STATED PROBLEM
Gather all lines with the word "follow" in them.
================
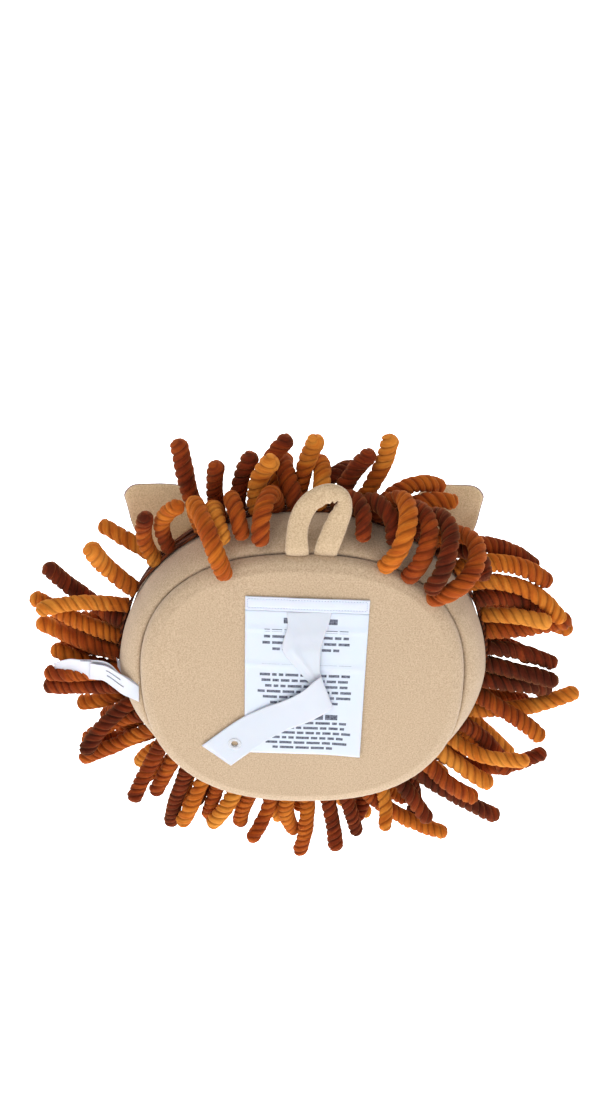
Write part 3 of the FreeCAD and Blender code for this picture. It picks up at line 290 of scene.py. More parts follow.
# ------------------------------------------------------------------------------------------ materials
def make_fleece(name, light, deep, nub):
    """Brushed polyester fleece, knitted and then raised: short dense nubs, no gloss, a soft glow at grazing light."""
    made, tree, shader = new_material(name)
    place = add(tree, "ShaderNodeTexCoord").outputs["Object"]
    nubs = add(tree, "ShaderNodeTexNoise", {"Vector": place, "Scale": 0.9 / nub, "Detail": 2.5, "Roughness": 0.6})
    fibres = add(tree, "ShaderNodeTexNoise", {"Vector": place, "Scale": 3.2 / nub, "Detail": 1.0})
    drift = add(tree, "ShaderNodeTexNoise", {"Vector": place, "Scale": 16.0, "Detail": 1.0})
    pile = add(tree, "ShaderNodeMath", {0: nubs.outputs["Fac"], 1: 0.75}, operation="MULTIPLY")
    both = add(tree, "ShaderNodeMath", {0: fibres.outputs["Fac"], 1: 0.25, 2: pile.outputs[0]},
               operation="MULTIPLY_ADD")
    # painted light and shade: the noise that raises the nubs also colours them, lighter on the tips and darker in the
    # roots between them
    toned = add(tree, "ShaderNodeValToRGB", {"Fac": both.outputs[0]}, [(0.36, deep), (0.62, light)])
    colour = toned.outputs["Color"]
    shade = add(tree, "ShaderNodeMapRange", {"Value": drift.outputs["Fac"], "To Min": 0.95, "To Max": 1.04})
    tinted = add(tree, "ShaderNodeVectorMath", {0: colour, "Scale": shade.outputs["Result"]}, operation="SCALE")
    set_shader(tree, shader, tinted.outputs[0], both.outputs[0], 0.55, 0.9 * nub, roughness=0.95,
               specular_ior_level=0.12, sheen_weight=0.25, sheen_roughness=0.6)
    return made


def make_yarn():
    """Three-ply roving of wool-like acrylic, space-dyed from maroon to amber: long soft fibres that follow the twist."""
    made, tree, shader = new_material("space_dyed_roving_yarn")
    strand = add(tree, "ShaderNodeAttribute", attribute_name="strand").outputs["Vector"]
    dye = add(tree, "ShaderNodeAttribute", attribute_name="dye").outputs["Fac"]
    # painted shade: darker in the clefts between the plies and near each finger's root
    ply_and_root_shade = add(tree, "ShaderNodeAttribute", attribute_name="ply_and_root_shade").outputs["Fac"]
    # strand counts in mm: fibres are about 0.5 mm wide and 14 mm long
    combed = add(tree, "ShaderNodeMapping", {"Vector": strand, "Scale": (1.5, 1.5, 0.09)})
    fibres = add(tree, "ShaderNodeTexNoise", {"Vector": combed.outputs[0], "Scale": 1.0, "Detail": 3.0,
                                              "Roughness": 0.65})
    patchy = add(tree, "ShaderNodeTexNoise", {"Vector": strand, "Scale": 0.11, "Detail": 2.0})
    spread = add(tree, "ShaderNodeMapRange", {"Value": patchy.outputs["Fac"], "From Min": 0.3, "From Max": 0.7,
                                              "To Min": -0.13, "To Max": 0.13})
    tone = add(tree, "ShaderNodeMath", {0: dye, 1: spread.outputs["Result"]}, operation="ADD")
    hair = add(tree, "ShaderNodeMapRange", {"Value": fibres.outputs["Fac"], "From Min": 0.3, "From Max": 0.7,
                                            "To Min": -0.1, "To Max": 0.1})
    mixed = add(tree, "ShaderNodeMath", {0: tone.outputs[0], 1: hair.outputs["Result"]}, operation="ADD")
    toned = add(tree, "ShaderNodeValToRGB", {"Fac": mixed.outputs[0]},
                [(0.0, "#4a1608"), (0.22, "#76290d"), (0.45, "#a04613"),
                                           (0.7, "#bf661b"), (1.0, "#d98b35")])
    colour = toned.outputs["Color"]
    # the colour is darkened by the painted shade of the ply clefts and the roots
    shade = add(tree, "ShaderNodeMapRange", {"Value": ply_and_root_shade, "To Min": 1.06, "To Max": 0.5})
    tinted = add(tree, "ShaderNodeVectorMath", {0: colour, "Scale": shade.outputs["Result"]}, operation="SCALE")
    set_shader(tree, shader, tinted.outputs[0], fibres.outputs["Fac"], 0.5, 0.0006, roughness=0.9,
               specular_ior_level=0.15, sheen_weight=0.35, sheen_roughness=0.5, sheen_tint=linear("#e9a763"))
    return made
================
CORRECT ANSWER
Write part 3 of the FreeCAD and Blender code for this picture. It picks up at line 290 of scene.py. More parts follow.
    """Three-ply roving of wool-like acrylic, space-dyed from maroon to amber: long soft fibres that follow the twist."""